Washington Football Team Offensive Preview – Offensive Line

Besides the obvious questions at quarterback, Washington"s offensive line poses the biggest questions and challenges for Coach Rivera in his second season at the helm. During the 2020 season, Washington"s offensive line played well at times but often was overwhelmed by teams with elite defensive lines. The strength of their offensive line was the run game, but, especially in the NFL in 2021, protecting the quarterback is more paramount.

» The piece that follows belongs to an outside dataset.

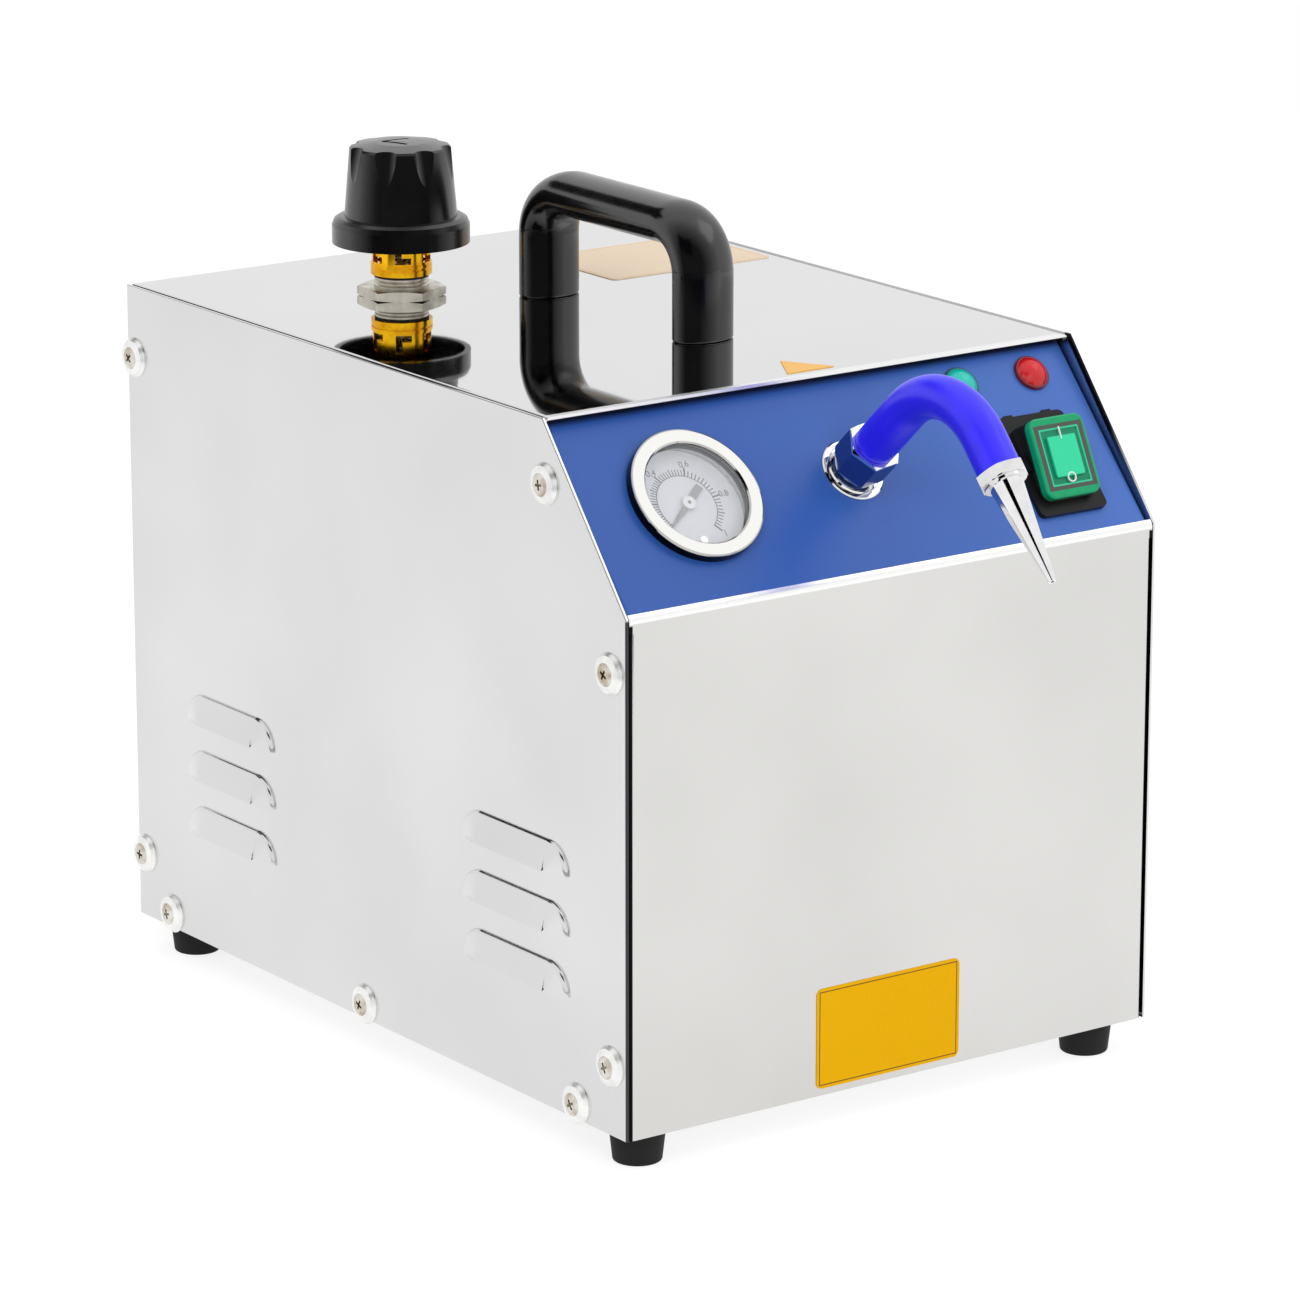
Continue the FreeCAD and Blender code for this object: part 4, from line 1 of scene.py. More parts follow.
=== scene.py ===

Washington released long-term starter Morgan Mosses and expects to replace him with 2021 second-round pick Samuel Cosmi. Moses, a better run blocker than pass protector, was a key cog in Washington"s success running the football – Washington ran the ball off the right end 57 times last season. Cosmi is a big, strong player, but expecting him to immediately be able to handle NFL rushers is a tall order. Though there is competition in camp for Cosmi, I expect him to win the starting right tackle spot and I anticipate growing pains throughout the season – especially with the strong defensive lines in the NFC East.

Moving over to the left side, Washington elected to sign Charles Leno Jr., the long-term starter for the Bears. While I believe Leno is an upgrade over Cornelius Lucas and now released Geron Christian, Leno has always been an average player. Lucas, Leno, and 2020 fourth-round pick Shadiiq Charles will be competing for left tackle snaps in camp, but Leno is the front runner to win the starting job. I expect Washington to continue to check in on the LT market throughout camp, and while their offensive line is solid, it is far from elite.